Secondary Transfers of LP Interests

Institutional investors occasionally seek liquidity before the investment reaches its exit event. Syndicated structures therefore address the possibility of LPs transferring their interests to new investors through secondary transactions.

Transfer provisions typically require sponsor approval and may include rights of first refusal for existing investors. These mechanisms ensure that new participants entering the syndicate meet the institutional standards required by the investment structure.

Controlled transfer provisions preserve governance stability while allowing investors to adjust their portfolio exposure when necessary.

Exit Coordination Across LP Participants

Exit coordination becomes critical once the investment approaches a sale, recapitalisation, or public listing event. LP participation must remain aligned with the sponsor’s exit strategy to ensure that transaction execution proceeds without delay.

Syndicated structures frequently include drag-along provisions allowing majority investors or the sponsor to require minority participants to participate in a sale transaction once defined approval thresholds are achieved. Tag-along provisions protect minority investors by allowing them to participate if controlling investors initiate a sale.

These mechanisms ensure that exit transactions proceed efficiently while preserving fairness across the investor base.

Institutional Discipline in LP Participation

Managing LP participation requires institutional discipline from the sponsor responsible for structuring the syndicate. Capital admission, governance rights, reporting obligations, and exit coordination must all operate through defined frameworks rather than informal arrangements.
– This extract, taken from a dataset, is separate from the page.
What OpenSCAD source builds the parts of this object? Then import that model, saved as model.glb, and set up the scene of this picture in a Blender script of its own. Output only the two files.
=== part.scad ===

Where LP participation is structured carefully, syndicated rounds expand capital capacity without diluting decision authority. The sponsor retains operational command of the investment while institutional investors participate with confidence in the governance protections embedded within the structure.

Conclusion

LP participation in syndicated rounds transforms sponsor-led investments into scalable capital platforms. Through disciplined admission processes, structured capital commitments, and clearly defined governance rights, institutional investors participate alongside the lead sponsor without destabilising execution authority. Reporting frameworks maintain transparency. Dilution provisions protect ownership clarity. Exit coordination mechanisms ensure that realisation events proceed without conflict. When managed with institutional precision, LP participation strengthens the syndicate rather than complicating it. Capital expands. Governance remains controlled. Execution stays firmly in the hands of the sponsor responsible for delivering results.